Records that describe objects:
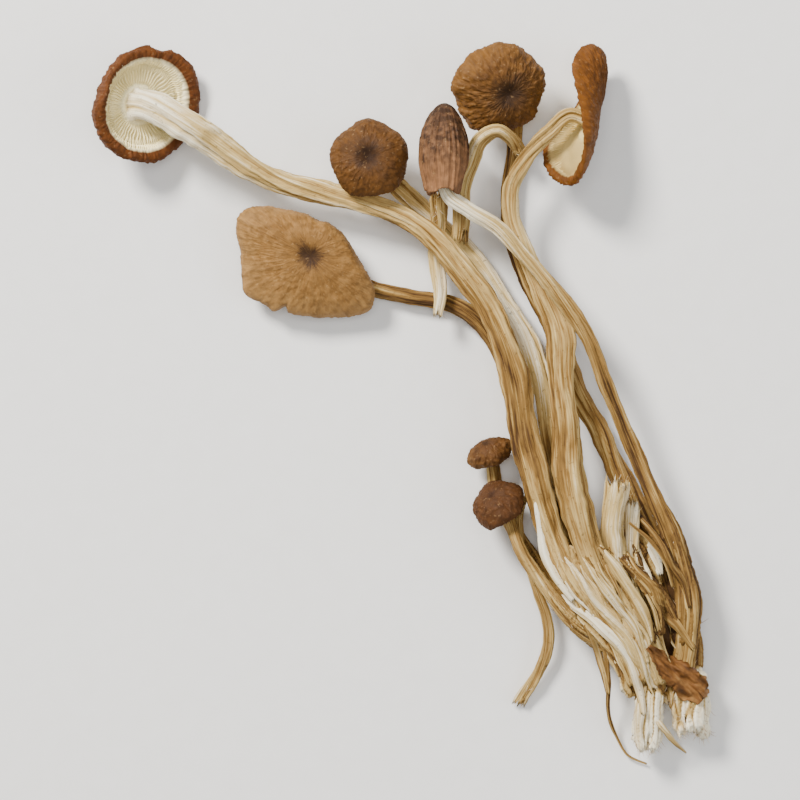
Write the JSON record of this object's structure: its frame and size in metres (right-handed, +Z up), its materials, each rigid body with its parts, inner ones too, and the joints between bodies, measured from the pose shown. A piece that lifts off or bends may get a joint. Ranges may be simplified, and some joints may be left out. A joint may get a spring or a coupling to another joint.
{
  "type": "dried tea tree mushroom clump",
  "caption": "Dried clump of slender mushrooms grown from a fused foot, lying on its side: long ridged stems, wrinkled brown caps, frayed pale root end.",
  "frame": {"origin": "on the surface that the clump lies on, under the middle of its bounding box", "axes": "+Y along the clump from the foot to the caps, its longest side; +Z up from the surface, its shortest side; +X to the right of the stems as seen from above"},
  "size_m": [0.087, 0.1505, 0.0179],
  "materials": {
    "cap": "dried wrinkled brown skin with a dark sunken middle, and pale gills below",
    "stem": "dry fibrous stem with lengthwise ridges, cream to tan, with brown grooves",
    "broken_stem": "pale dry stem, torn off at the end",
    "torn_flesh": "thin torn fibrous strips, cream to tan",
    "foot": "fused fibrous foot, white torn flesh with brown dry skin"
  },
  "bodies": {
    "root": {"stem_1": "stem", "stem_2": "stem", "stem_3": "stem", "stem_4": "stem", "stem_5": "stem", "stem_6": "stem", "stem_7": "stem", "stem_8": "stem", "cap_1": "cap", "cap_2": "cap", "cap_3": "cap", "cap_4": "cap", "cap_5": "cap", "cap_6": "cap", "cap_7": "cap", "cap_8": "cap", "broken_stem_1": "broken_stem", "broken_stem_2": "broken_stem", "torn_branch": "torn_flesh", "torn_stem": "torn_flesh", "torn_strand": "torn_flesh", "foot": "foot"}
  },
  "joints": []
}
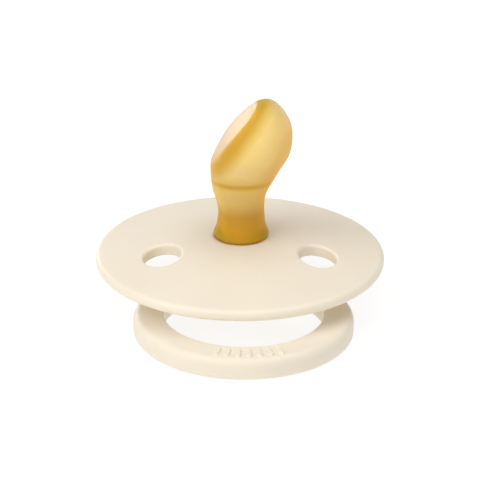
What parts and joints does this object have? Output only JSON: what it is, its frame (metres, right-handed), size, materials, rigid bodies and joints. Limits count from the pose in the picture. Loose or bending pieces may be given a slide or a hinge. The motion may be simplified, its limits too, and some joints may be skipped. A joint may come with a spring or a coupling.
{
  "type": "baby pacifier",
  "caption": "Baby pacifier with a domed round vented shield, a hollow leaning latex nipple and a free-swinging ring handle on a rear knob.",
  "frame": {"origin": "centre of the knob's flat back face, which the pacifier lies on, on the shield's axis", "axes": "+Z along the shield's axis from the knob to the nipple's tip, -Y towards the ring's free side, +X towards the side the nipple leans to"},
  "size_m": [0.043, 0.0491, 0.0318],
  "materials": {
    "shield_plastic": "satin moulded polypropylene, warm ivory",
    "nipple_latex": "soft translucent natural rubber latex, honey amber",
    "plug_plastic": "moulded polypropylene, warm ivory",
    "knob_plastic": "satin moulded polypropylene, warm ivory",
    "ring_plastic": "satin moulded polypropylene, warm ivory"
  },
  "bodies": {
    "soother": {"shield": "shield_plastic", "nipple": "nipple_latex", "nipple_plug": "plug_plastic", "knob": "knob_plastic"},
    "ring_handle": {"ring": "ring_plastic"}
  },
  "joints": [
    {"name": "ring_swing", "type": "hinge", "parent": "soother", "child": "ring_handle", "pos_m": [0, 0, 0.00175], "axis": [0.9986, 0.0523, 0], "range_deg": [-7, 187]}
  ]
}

GIVEN PROBLEM | Reproduce the complete set of lines precisely as supplied.

ANSWER FOR THE TASK |
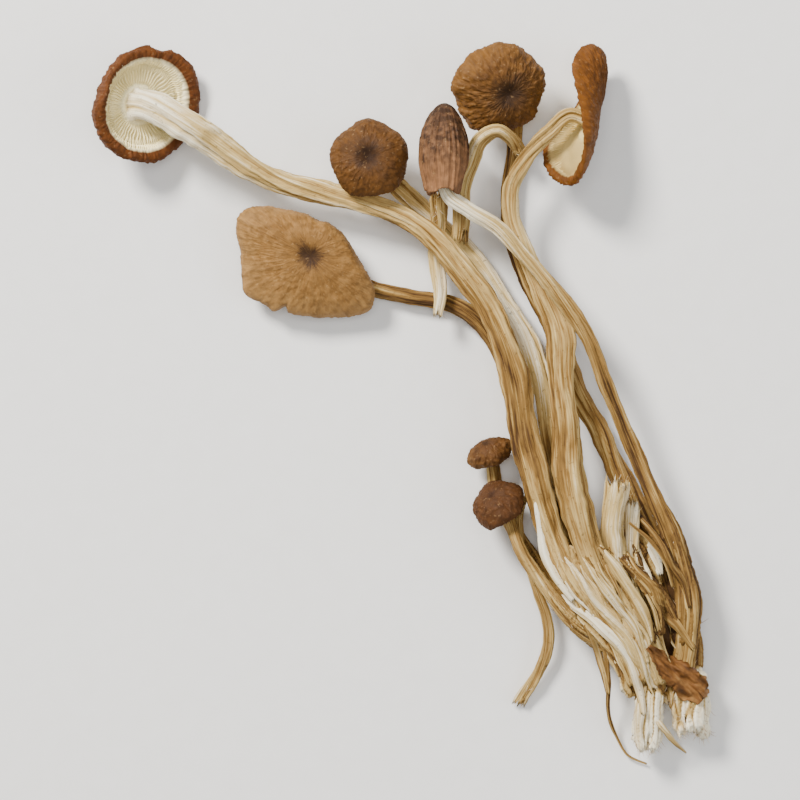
Write the JSON record of this object's structure: its frame and size in metres (right-handed, +Z up), its materials, each rigid body with its parts, inner ones too, and the joints between bodies, measured from the pose shown. A piece that lifts off or bends may get a joint. Ranges may be simplified, and some joints may be left out. A joint may get a spring or a coupling to another joint.
{
  "type": "dried tea tree mushroom clump",
  "caption": "Dried clump of slender mushrooms grown from a fused foot, lying on its side: long ridged stems, wrinkled brown caps, frayed pale root end.",
  "frame": {"origin": "on the surface that the clump lies on, under the middle of its bounding box", "axes": "+Y along the clump from the foot to the caps, its longest side; +Z up from the surface, its shortest side; +X to the right of the stems as seen from above"},
  "size_m": [0.087, 0.1505, 0.0179],
  "materials": {
    "cap": "dried wrinkled brown skin with a dark sunken middle, and pale gills below",
    "stem": "dry fibrous stem with lengthwise ridges, cream to tan, with brown grooves",
    "broken_stem": "pale dry stem, torn off at the end",
    "torn_flesh": "thin torn fibrous strips, cream to tan",
    "foot": "fused fibrous foot, white torn flesh with brown dry skin"
  },
  "bodies": {
    "root": {"stem_1": "stem", "stem_2": "stem", "stem_3": "stem", "stem_4": "stem", "stem_5": "stem", "stem_6": "stem", "stem_7": "stem", "stem_8": "stem", "cap_1": "cap", "cap_2": "cap", "cap_3": "cap", "cap_4": "cap", "cap_5": "cap", "cap_6": "cap", "cap_7": "cap", "cap_8": "cap", "broken_stem_1": "broken_stem", "broken_stem_2": "broken_stem", "torn_branch": "torn_flesh", "torn_stem": "torn_flesh", "torn_strand": "torn_flesh", "foot": "foot"}
  },
  "joints": []
}
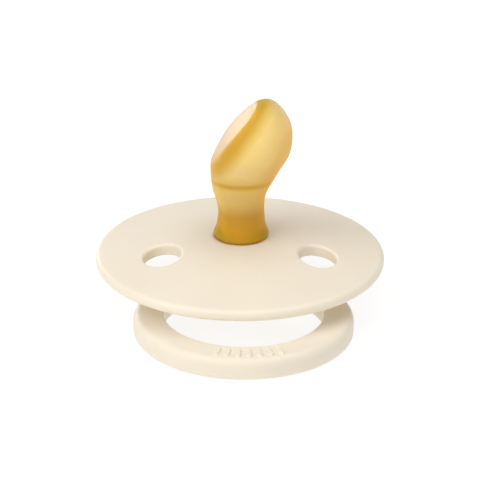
What parts and joints does this object have? Output only JSON: what it is, its frame (metres, right-handed), size, materials, rigid bodies and joints. Limits count from the pose in the picture. Loose or bending pieces may be given a slide or a hinge. The motion may be simplified, its limits too, and some joints may be skipped. A joint may come with a spring or a coupling.
{
  "type": "baby pacifier",
  "caption": "Baby pacifier with a domed round vented shield, a hollow leaning latex nipple and a free-swinging ring handle on a rear knob.",
  "frame": {"origin": "centre of the knob's flat back face, which the pacifier lies on, on the shield's axis", "axes": "+Z along the shield's axis from the knob to the nipple's tip, -Y towards the ring's free side, +X towards the side the nipple leans to"},
  "size_m": [0.043, 0.0491, 0.0318],
  "materials": {
    "shield_plastic": "satin moulded polypropylene, warm ivory",
    "nipple_latex": "soft translucent natural rubber latex, honey amber",
    "plug_plastic": "moulded polypropylene, warm ivory",
    "knob_plastic": "satin moulded polypropylene, warm ivory",
    "ring_plastic": "satin moulded polypropylene, warm ivory"
  },
  "bodies": {
    "soother": {"shield": "shield_plastic", "nipple": "nipple_latex", "nipple_plug": "plug_plastic", "knob": "knob_plastic"},
    "ring_handle": {"ring": "ring_plastic"}
  },
  "joints": [
    {"name": "ring_swing", "type": "hinge", "parent": "soother", "child": "ring_handle", "pos_m": [0, 0, 0.00175], "axis": [0.9986, 0.0523, 0], "range_deg": [-7, 187]}
  ]
}